Where do we sail from here?
The extent of Cosmos 1's success or failure may not be known until days or weeks after Tuesday's launch. But if the mission team fulfills its main objectives, Cosmos 1 would merit a prominent place in aerospace history, said Michael Martin-Smith, a British physician, amateur astronomer and member of the British Interplanetary Society.

Martin-Smith has written a book and numerous articles on spaceflight, and has presented papers at annual congresses of the International Astronautical Federation.

“Cosmos 1, of course, aims to do more than demonstrate thrust by solar radiation,” he observed recently on a leading space discussion forum. “It also aims to demonstrate steerability by a process analogous to old-time sail tacking.”

In addition, he said, “if the mission endures, it is planned to use a radio telescope to beam power from here on Earth to add propulsive force as well.”

If those three tasks are accomplished, “it would be fair to claim that Cosmos 1 is, potentially, to interstellar travel what the Wrights' Flyer was to modern aviation — and possibly even over a comparable historical time frame,” Martin-Smith argued.

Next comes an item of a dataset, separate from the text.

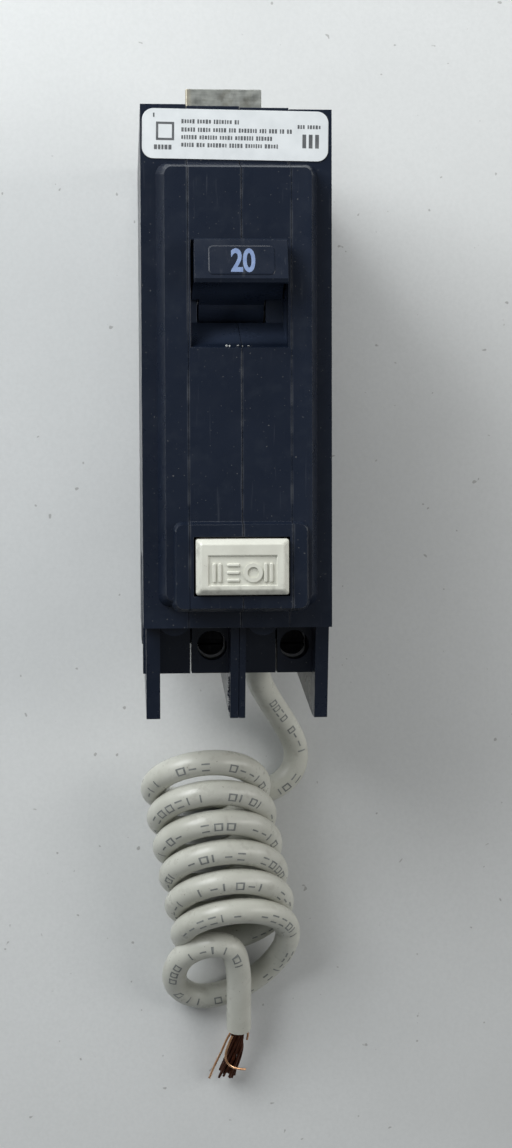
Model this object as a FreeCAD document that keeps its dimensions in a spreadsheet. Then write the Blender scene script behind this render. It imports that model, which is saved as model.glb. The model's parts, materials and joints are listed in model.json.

He is now campaigning for a particular application of space sails that involves not just propulsion but the discovery of potential targets for future exploration, fully consistent with Kepler’s four-century-old vision.

“The looming discovery of Earthlike planets is likely to have an inspirational effect,” he wrote in an e-mail to MSNBC.com. “There is nothing like a concrete destination, however hard to reach, to focus the dreams of explorers.”

Along those lines, he pointed to a proposal from the University of Colorado's Webster Cash, which calls for the establishment of a giant space-based pinhole camera to seek out and characterize Earthlike planets. This "New Worlds Imager" would consist of a large sunshade with a "pinhole" that would screen out the glare from a distant star and allow a well-placed 40-inch (1-meter) telescope to examine its planets. The assembly would be placed in a stable position far from Earth.

“The engineering problems of transfer, deployment and control of the sunshade bear an uncanny resemblance to the techniques required for Cosmos 1,” Martin-Smith pointed out. So the same technology that enables interstellar flight might also locate and observe the first real targets for such missions, and in much less time than Kepler’s ghost has already been waiting.

James Oberg, space analyst for NBC News, spent 22 years at the Johnson Space Center as a Mission Control operator and an orbital designer.